Akron Symphony Music Director Christopher Wilkins was (and still is) a mentor who encouraged me, challenged me, and wasn't afraid to tell me a hard truth just because it was hard. He's the ideal music director in his artistry and his balancing all the constituencies in an organization and community. His musicianship is vast; he conducts the entire core repertoire from memory. And like Zinman and Spano, he's an encyclopedic authority on American music. He has exceptionally masterly hearing. I was once preparing to play a Mozart piano concerto for which I had invented what I thought was a very clever cadenza. Thinking he would be impressed, I played it for Christopher. He regretfully broke the news to me that I had written several blatant parallel fifths, which in traditional counterpoint is like walking into a swank cocktail party with your fly open. And despite his intellectual brilliance (belying his New England heritage, he can even quote the existentialists,) he's a super great companion for a martini or two.
It was Christopher Wilkins who gave me a new lease on my pianistic life. Good pianists are a dime a dozen, and I had begun to doubt my worth because of all the pianists who can play faster and louder than me. Christopher liked my playing enough to engage me for a series of concertos, and I played loads of chamber music with Ohio musicians. I even challenged myself to play some solo recitals. I maintain that a conductor should keep a connection to an instrument, both to play with orchestral musicians or singers, and as a physical reminder of how humbling it can be to play an instrument well.
The University of Akron was an important part of my life in Ohio. I had a small roster of talented student singers with whom I worked on art song literature, their aria repertoire, and the operatic languages - Italian, French and German. And when the Department of Modern Languages had a faculty vacancy for a semester, I took over teaching Italian 101, which was immensely satisfying. But the bulk of my work there was with the youth orchestra, which is a collaboration between the Akron Symphony, Akron Public Schools and the University of Akron. I had taught in some capacity or another since I was a kid, but it was with the Akron Youth Symphony that my teaching spirit matured.
A youth orchestra is a powerful but delicate thing. The musicians in it have both unbridled enthusiasm and sometimes crippling insecurity. I gradually developed a demanding but encouraging approach. And if ever I was harsh or impatient, I immediately regretted it because it was destructive to our work. There's nothing more powerful than saying (and meaning,) "That was good, but it can be better, and this is how," or "I know that can be more beautiful, and here is how to do it..." Above all I insisted that hard work should go hand in hand with expressive freedom and joy and fun.
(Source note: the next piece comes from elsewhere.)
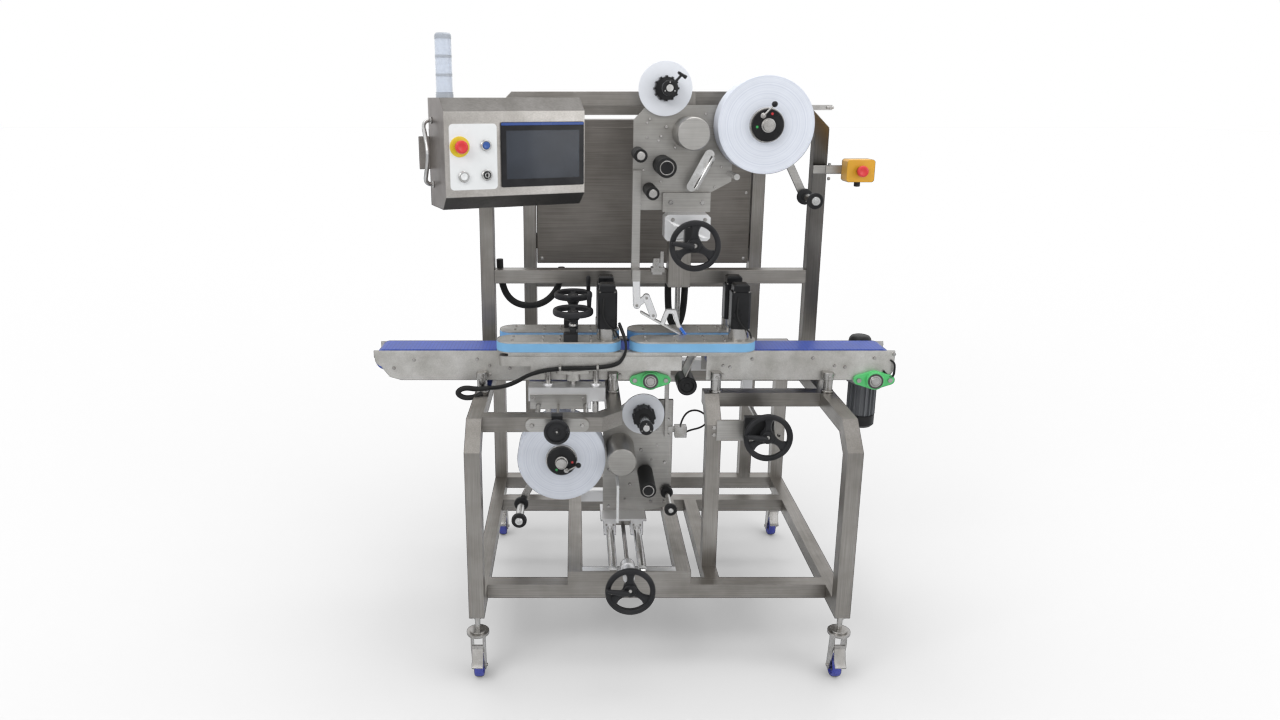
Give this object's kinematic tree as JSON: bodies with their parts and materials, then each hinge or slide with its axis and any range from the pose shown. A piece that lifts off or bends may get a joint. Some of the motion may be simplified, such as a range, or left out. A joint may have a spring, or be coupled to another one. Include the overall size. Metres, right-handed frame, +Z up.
{
  "type": "bottle labelling machine",
  "caption": "Free-standing machine that labels the top and underside of bottles held by side grip belts between two conveyors, on a tube frame with casters.",
  "frame": {"origin": "on the floor, under the middle of the whole machine's bounding box", "axes": "+Z up, +X along the conveyors from infeed to outfeed (right in the picture), +Y away from the operator"},
  "size_m": [1.8429, 1.3044, 2.114],
  "materials": {
    "stainless": "brushed",
    "chrome": "polished",
    "aluminium": "satin",
    "black": "matte",
    "paper": "matte",
    "green": "gloss",
    "motor_grey": "semi gloss",
    "belt_blue": "matte",
    "grip_blue": "matte",
    "caster_blue": "matte",
    "red": "gloss",
    "blue": "gloss",
    "white": "gloss",
    "lamp": "gloss",
    "knurled_rubber": "matte",
    "cable": "satin",
    "plate_white": "satin",
    "yellow": "gloss"
  },
  "bodies": {
    "frame": {"lower_frame": "stainless", "upper_frame": "stainless", "rear_cabinet": "stainless", "caster_stems": "chrome", "conveyor_beds": "stainless", "conveyor_belts": "belt_blue", "bed_bearings": "green", "gearmotor": "motor_grey", "guide_rods": "chrome", "adjuster_blocks": "black", "side_estop_box": "yellow", "hoses": "cable"},
    "front_grip": {"front_grip": "aluminium", "front_grip_drives": "black", "front_grip_belts": "grip_blue", "motor_cable": "cable"},
    "rear_grip": {"rear_grip": "aluminium", "rear_grip_drives": "black", "rear_grip_belts": "grip_blue"},
    "control_box": {"control_box": "stainless", "panel_fittings": "plate_white", "stack_light": "lamp"},
    "infeed_drive_roller": {"infeed_drive_roller": "stainless"},
    "outfeed_drive_roller": {"outfeed_drive_roller": "stainless"},
    "front_carriage": {"front_carriage": "aluminium"},
    "front_lift_wheel": {"front_lift_wheel": "black"},
    "front_slide_wheel": {"front_slide_wheel": "black"},
    "rear_carriage": {"rear_carriage": "aluminium"},
    "rear_lift_wheel": {"rear_lift_wheel": "black"},
    "rear_slide_wheel": {"rear_slide_wheel": "black"},
    "lower_handwheel": {"lower_handwheel": "black"},
    "lower_head": {"lower_head": "stainless"},
    "lower_unwind_reel": {"lower_unwind_reel": "paper"},
    "lower_rewind_reel": {"lower_rewind_reel": "black"},
    "lower_drive_roller": {"lower_drive_roller": "knurled_rubber"},
    "lower_idler": {"lower_idler": "stainless"},
    "lower_dancer_arm": {"lower_dancer_arm": "aluminium"},
    "lower_dancer_roller": {"lower_dancer_roller": "stainless"},
    "upper_handwheel": {"upper_handwheel": "black"},
    "upper_head": {"upper_head": "stainless"},
    "upper_unwind_reel": {"upper_unwind_reel": "paper"},
    "upper_rewind_reel": {"upper_rewind_reel": "black"},
    "upper_drive_roller": {"upper_drive_roller": "knurled_rubber"},
    "upper_idler_a": {"upper_idler_a": "knurled_rubber"},
    "upper_idler_b": {"upper_idler_b": "knurled_rubber"},
    "upper_dancer_arm": {"upper_dancer_arm": "aluminium"},
    "upper_dancer_roller": {"upper_dancer_roller": "stainless"},
    "panel_estop": {"panel_estop": "red"},
    "start_button": {"start_button": "blue"},
    "reset_button": {"reset_button": "white"},
    "key_switch": {"key_switch": "chrome"},
    "side_estop_button": {"side_estop_button": "red"},
    "caster_fork_fl": {"caster_fork_fl": "chrome"},
    "caster_wheel_fl": {"caster_wheel_fl": "caster_blue"},
    "caster_fork_fr": {"caster_fork_fr": "chrome"},
    "caster_wheel_fr": {"caster_wheel_fr": "caster_blue"},
    "caster_fork_rl": {"caster_fork_rl": "chrome"},
    "caster_wheel_rl": {"caster_wheel_rl": "caster_blue"},
    "caster_fork_rr": {"caster_fork_rr": "chrome"},
    "caster_wheel_rr": {"caster_wheel_rr": "caster_blue"}
  },
  "joints": [
    {"name": "infeed_drive_turn", "type": "hinge", "parent": "frame", "child": "infeed_drive_roller", "pos_m": [0.0585, -0.16681, 0.958], "axis": [0, 1, 0], "continuous": true},
    {"name": "outfeed_drive_turn", "type": "hinge", "parent": "frame", "child": "outfeed_drive_roller", "pos_m": [0.8485, -0.16681, 0.958], "axis": [0, 1, 0], "continuous": true},
    {"name": "front_carriage_slide", "type": "slide", "parent": "frame", "child": "front_carriage", "axis": [0, 1, 0], "range_m": [-0.045, 0]},
    {"name": "front_slide_wheel_turn", "type": "hinge", "parent": "frame", "child": "front_slide_wheel", "pos_m": [-0.2645, -0.58181, 0.892], "axis": [0, 1, 0], "range_deg": [-3240, 0]},
    {"name": "front_grip_lift", "type": "slide", "parent": "front_carriage", "child": "front_grip", "axis": [0, 0, 1], "range_m": [0, 0.06]},
    {"name": "front_lift_wheel_turn", "type": "hinge", "parent": "front_grip", "child": "front_lift_wheel", "pos_m": [-0.2135, -0.26581, 1.212], "axis": [0, 0, 1], "range_deg": [0, 4320]},
    {"name": "rear_carriage_slide", "type": "slide", "parent": "frame", "child": "rear_carriage", "axis": [0, 1, 0], "range_m": [0, 0.028]},
    {"name": "rear_slide_wheel_turn", "type": "hinge", "parent": "frame", "child": "rear_slide_wheel", "pos_m": [0.4455, -0.4198, 0.81], "axis": [0, 1, 0], "range_deg": [0, 2016]},
    {"name": "rear_grip_lift", "type": "slide", "parent": "rear_carriage", "child": "rear_grip", "axis": [0, 0, 1], "range_m": [0, 0.06]},
    {"name": "rear_lift_wheel_turn", "type": "hinge", "parent": "rear_grip", "child": "rear_lift_wheel", "pos_m": [-0.2135, -0.06781, 1.228], "axis": [0, 0, 1], "range_deg": [0, 4320]},
    {"name": "lower_head_slide", "type": "slide", "parent": "frame", "child": "lower_head", "axis": [0, 1, 0], "range_m": [-0.04, 0.04]},
    {"name": "lower_handwheel_turn", "type": "hinge", "parent": "frame", "child": "lower_handwheel", "pos_m": [-0.025, -0.62381, 0.352], "axis": [0, 1, 0], "range_deg": [-2880, 2880]},
    {"name": "upper_head_lift", "type": "slide", "parent": "frame", "child": "upper_head", "axis": [0, 0, 1], "range_m": [-0.03, 0.15]},
    {"name": "upper_handwheel_turn", "type": "hinge", "parent": "upper_head", "child": "upper_handwheel", "pos_m": [0.1785, -0.4118, 1.462], "axis": [0, 1, 0], "range_deg": [-2160, 10800]},
    {"name": "lower_unwind_turn", "type": "hinge", "parent": "lower_head", "child": "lower_unwind_reel", "pos_m": [-0.2555, -0.1048, 0.652], "axis": [0, 1, 0], "continuous": true},
    {"name": "lower_rewind_turn", "type": "hinge", "parent": "lower_head", "child": "lower_rewind_reel", "pos_m": [0.0455, -0.1048, 0.792], "axis": [0, 1, 0], "continuous": true},
    {"name": "lower_drive_turn", "type": "hinge", "parent": "lower_head", "child": "lower_drive_roller", "pos_m": [0.0575, -0.1048, 0.552], "axis": [0, 1, 0], "continuous": true},
    {"name": "lower_dancer_swing", "type": "hinge", "parent": "lower_head", "child": "lower_dancer_arm", "pos_m": [-0.3235, -0.11581, 0.6], "axis": [0, 1, 0], "range_deg": [-25, 25]},
    {"name": "lower_dancer_roller_turn", "type": "hinge", "parent": "lower_dancer_arm", "child": "lower_dancer_roller", "pos_m": [-0.4105, -0.11581, 0.431], "axis": [0, 1, 0], "continuous": true},
    {"name": "upper_unwind_turn", "type": "hinge", "parent": "upper_head", "child": "upper_unwind_reel", "pos_m": [0.4265, -0.1048, 1.835], "axis": [0, 1, 0], "continuous": true},
    {"name": "upper_rewind_turn", "type": "hinge", "parent": "upper_head", "child": "upper_rewind_reel", "pos_m": [0.0985, -0.1048, 1.953], "axis": [0, 1, 0], "continuous": true},
    {"name": "upper_drive_turn", "type": "hinge", "parent": "upper_head", "child": "upper_drive_roller", "pos_m": [0.0955, -0.1048, 1.699], "axis": [0, 1, 0], "continuous": true},
    {"name": "upper_dancer_swing", "type": "hinge", "parent": "upper_head", "child": "upper_dancer_arm", "pos_m": [0.4895, -0.11581, 1.79], "axis": [0, 1, 0], "range_deg": [-25, 25]},
    {"name": "upper_dancer_roller_turn", "type": "hinge", "parent": "upper_dancer_arm", "child": "upper_dancer_roller", "pos_m": [0.5925, -0.11581, 1.59], "axis": [0, 1, 0], "continuous": true},
    {"name": "lower_idler_turn", "type": "hinge", "parent": "lower_head", "child": "lower_idler", "pos_m": [0.1405, -0.1048, 0.474], "axis": [0, 1, 0], "continuous": true},
    {"name": "upper_idler_a_turn", "type": "hinge", "parent": "upper_head", "child": "upper_idler_a", "pos_m": [0.0095, -0.1048, 1.738], "axis": [0, 1, 0], "continuous": true},
    {"name": "upper_idler_b_turn", "type": "hinge", "parent": "upper_head", "child": "upper_idler_b", "pos_m": [0.0515, -0.1048, 1.615], "axis": [0, 1, 0], "continuous": true},
    {"name": "control_box_swivel", "type": "hinge", "parent": "frame", "child": "control_box", "pos_m": [-0.5335, -0.22009, 1.754], "axis": [0, 0, 1], "range_deg": [-60, 40]},
    {"name": "panel_estop_press", "type": "slide", "parent": "control_box", "child": "panel_estop", "axis": [-0.3827, 0.9239, 0], "range_m": [0, 0.004]},
    {"name": "start_button_press", "type": "slide", "parent": "control_box", "child": "start_button", "axis": [-0.3827, 0.9239, 0], "range_m": [0, 0.003], "stiffness_N_per_m": 800},
    {"name": "reset_button_press", "type": "slide", "parent": "control_box", "child": "reset_button", "axis": [-0.3827, 0.9239, 0], "range_m": [0, 0.003], "stiffness_N_per_m": 800},
    {"name": "key_switch_turn", "type": "hinge", "parent": "control_box", "child": "key_switch", "pos_m": [-0.47591, -0.47008, 1.691], "axis": [-0.3827, 0.9239, 0], "range_deg": [0, 90]},
    {"name": "side_estop_press", "type": "slide", "parent": "frame", "child": "side_estop_button", "axis": [0, 1, 0], "range_m": [0, 0.004]},
    {"name": "caster_swivel_fl", "type": "hinge", "parent": "frame", "child": "caster_fork_fl", "pos_m": [-0.5335, -0.58681, 0.176], "axis": [0, 0, 1], "continuous": true},
    {"name": "caster_roll_fl", "type": "hinge", "parent": "caster_fork_fl", "child": "caster_wheel_fl", "pos_m": [-0.5335, -0.56481, 0.0375], "axis": [1, 0, 0], "continuous": true},
    {"name": "caster_swivel_fr", "type": "hinge", "parent": "frame", "child": "caster_fork_fr", "pos_m": [0.6825, -0.58681, 0.176], "axis": [0, 0, 1], "continuous": true},
    {"name": "caster_roll_fr", "type": "hinge", "parent": "caster_fork_fr", "child": "caster_wheel_fr", "pos_m": [0.6825, -0.56481, 0.0375], "axis": [1, 0, 0], "continuous": true},
    {"name": "caster_swivel_rl", "type": "hinge", "parent": "frame", "child": "caster_fork_rl", "pos_m": [-0.5335, 0.4512, 0.176], "axis": [0, 0, 1], "continuous": true},
    {"name": "caster_roll_rl", "type": "hinge", "parent": "caster_fork_rl", "child": "caster_wheel_rl", "pos_m": [-0.5335, 0.47319, 0.0375], "axis": [1, 0, 0], "continuous": true},
    {"name": "caster_swivel_rr", "type": "hinge", "parent": "frame", "child": "caster_fork_rr", "pos_m": [0.6825, 0.4512, 0.176], "axis": [0, 0, 1], "continuous": true},
    {"name": "caster_roll_rr", "type": "hinge", "parent": "caster_fork_rr", "child": "caster_wheel_rr", "pos_m": [0.6825, 0.47319, 0.0375], "axis": [1, 0, 0], "continuous": true}
  ],
  "couplings": [
    {"joint": "front_slide_wheel_turn", "follows": "front_carriage_slide", "rad_per_m": 1256.6},
    {"joint": "front_lift_wheel_turn", "follows": "front_grip_lift", "rad_per_m": 1256.6},
    {"joint": "rear_slide_wheel_turn", "follows": "rear_carriage_slide", "rad_per_m": 1256.6},
    {"joint": "rear_lift_wheel_turn", "follows": "rear_grip_lift", "rad_per_m": 1256.6},
    {"joint": "lower_handwheel_turn", "follows": "lower_head_slide", "rad_per_m": 1256.6},
    {"joint": "upper_handwheel_turn", "follows": "upper_head_lift", "rad_per_m": 1256.6}
  ]
}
If I was able to share just one point about orchestral playing with them, I hope it was the Chamber Music Concept. I don't know if I coined that term, but I referred to it so frequently that I hope it is seared into the souls of those musicians. The Chamber Music Concept states that orchestral music is just large scale chamber music, and orchestral playing employs the same skills as in a string quartet or other chamber group. Of course a conductor should facilitate orchestral technique, but without self-sufficient players using their artistry to play autonomously, the conductor is rendered worthless, an impotent figure, furiously beating upstream but nevertheless drifting away. The Chamber Music Concept is a vast skill set (and the sense of sight - to watch both one's colleagues and the conductor - is crucial,) but its main component is listening: listening to one's colleagues across the orchestra, listening and reacting, taking and giving cues as the music demands, listening for when one plays a main tune or an accompaniment and reacting accordingly. The conductor is a silent partner in the Chamber Music Concept, and indeed the best conducting isn't flashy choreography, but intense, directed listening.
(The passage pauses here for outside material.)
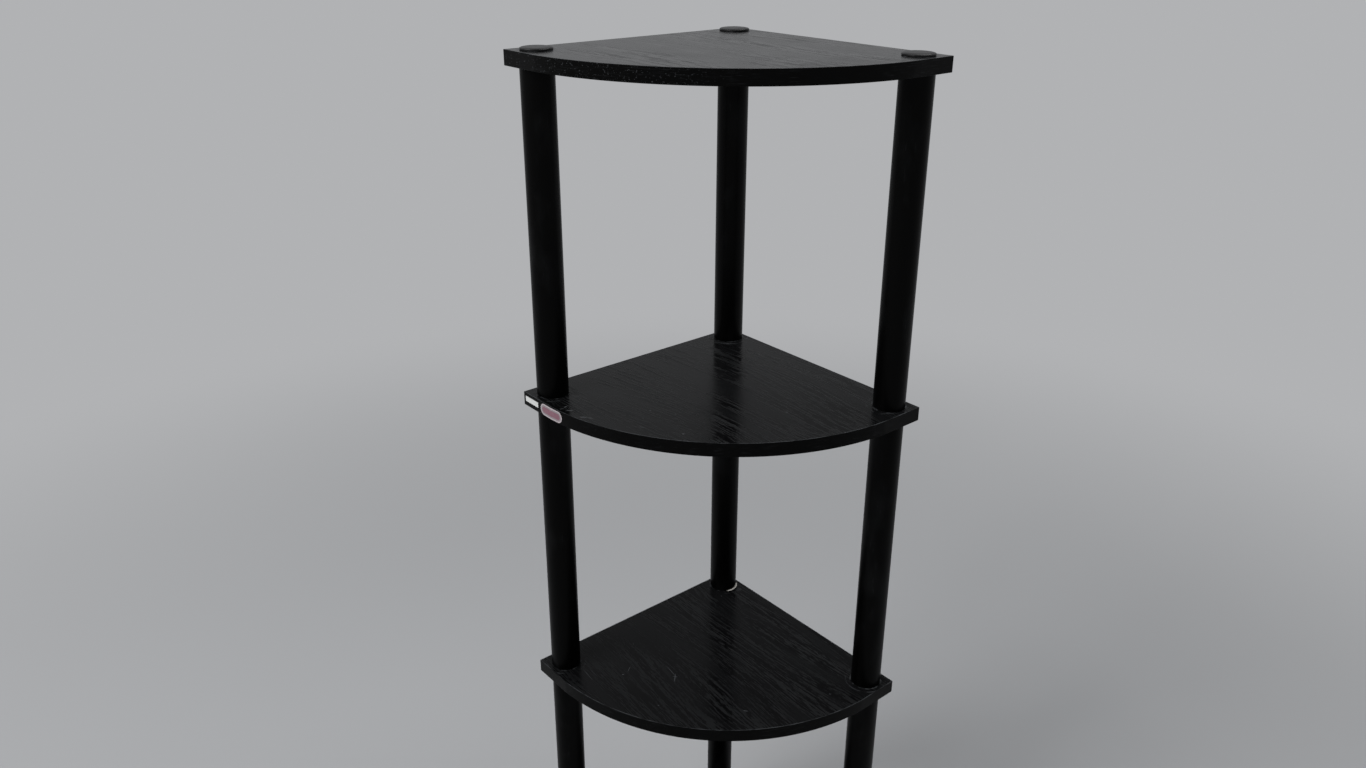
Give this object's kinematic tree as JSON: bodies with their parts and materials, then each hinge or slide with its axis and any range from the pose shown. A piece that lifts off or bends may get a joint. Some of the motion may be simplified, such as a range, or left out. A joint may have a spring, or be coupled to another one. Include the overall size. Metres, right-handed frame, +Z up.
{
  "type": "corner shelf unit",
  "caption": "Free-standing corner shelf unit: quarter-round black wood-grain shelves clamped between screw-together round tubes, with screw-in top caps and short feet.",
  "frame": {"origin": "on the floor, under the middle of the unit's width and depth", "axes": "+Z up, -Y towards the curved front, +Y towards the corner of the room, +X to the right seen from the front"},
  "size_m": [0.42, 0.3132, 1.108],
  "materials": {
    "laminate_board": "black wood-grain embossed laminate, satin",
    "edge_plastic": "black edge-banding strip, satin",
    "tube_plastic": "black extruded tube, satin",
    "moulded_plastic": "black moulded plastic, fine matt texture",
    "white_paper": "plain white sticker paper",
    "silver_paper": "plain silver-rimmed sticker, faded pink field"
  },
  "bodies": {
    "root": {"shelf_bottom": "laminate_board", "shelf_lower": "laminate_board", "shelf_upper": "laminate_board", "shelf_top": "laminate_board", "edge_band_bottom": "edge_plastic", "edge_band_lower": "edge_plastic", "edge_band_upper": "edge_plastic", "edge_band_top": "edge_plastic", "tube_bottom_left": "tube_plastic", "tube_bottom_right": "tube_plastic", "tube_bottom_back": "tube_plastic", "tube_middle_left": "tube_plastic", "tube_middle_right": "tube_plastic", "tube_middle_back": "tube_plastic", "tube_top_left": "tube_plastic", "tube_top_right": "tube_plastic", "tube_top_back": "tube_plastic", "tube_socket_bottom_left": "moulded_plastic", "tube_socket_bottom_right": "moulded_plastic", "tube_socket_bottom_back": "moulded_plastic", "tube_socket_middle_left": "moulded_plastic", "tube_socket_middle_right": "moulded_plastic", "tube_socket_middle_back": "moulded_plastic", "tube_socket_top_left": "moulded_plastic", "tube_socket_top_right": "moulded_plastic", "tube_socket_top_back": "moulded_plastic", "tube_stud_bottom_left": "moulded_plastic", "tube_stud_bottom_right": "moulded_plastic", "tube_stud_bottom_back": "moulded_plastic", "tube_stud_middle_left": "moulded_plastic", "tube_stud_middle_right": "moulded_plastic", "tube_stud_middle_back": "moulded_plastic", "tube_stud_top_left": "moulded_plastic", "tube_stud_top_right": "moulded_plastic", "tube_stud_top_back": "moulded_plastic", "cap_left": "moulded_plastic", "cap_right": "moulded_plastic", "cap_back": "moulded_plastic", "foot_left": "moulded_plastic", "foot_right": "moulded_plastic", "foot_back": "moulded_plastic", "paper_strip_label": "white_paper", "pill_label": "silver_paper"}
  },
  "joints": []
}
Conducting is an elusive craft, and there are basically two ways to learn how to do it. You can conduct an illustrious orchestra (James Gaffigan said he only really learned how to conduct by driving the Ferrari that is the Cleveland Orchestra,) or you can conduct a youth orchestra and learn orchestral technique from scratch. I have the Akron Youth Symphony to thank for helping me learn skills that are transferable to any ensemble that I work with. We traversed a lot of repertoire together, including complete symphonies of Beethoven, Brahms, Dvorak, Haydn, Mozart, Shostakovich, Schubert and Tchaikovsky, and we even played a rock concert with Todd Rundgren. The artistic standards were amazingly high, and we strove to capture the core spirit of the music, so that the passion of our performances sometimes even exceeded that of our adult professional counterparts. I marvel that these musicians, most of whom won't continue professionally, have known the profundity, camaraderie and discipline of the orchestral experience.
As the music director of a youth orchestra, I often spoke at community events, and my central message was that the purpose of music education is not to breed future professional musicians; nor is it - as the thinking sometimes goes - supposed to cultivate the highest GPA and get you into the "best" college, and land you the highest earning job, et cetera ad nauseam. Rather, it is to experience beauty, to express ideas that are inexpressible through mere words, to feel more deeply than we can in our everyday existence, to communicate with others in a way that's not possible outside of the realm of music. In this way, the Chamber Music Concept isn't only a way of making music; it's a way to live. How much better off would we be as a community, a society, a species, if we looked deeply into each other's eyes and listened? This is why music education is imperative to humanity.
This summer in Ohio has been a gratifying reminder that living there afforded me unprecedented personal growth and ample opportunity to share my love of music. So it was fitting that my final performance with the Akron Symphony was a concert for young children and their parents. That final audience was my idea of an ideal audience because there was such unrestrained reaction to the music that some of those diminutive listeners were literally dancing on their feet.
And now the summer's drawing to a close, as are these thoughts. Now back to work, and back to Germany.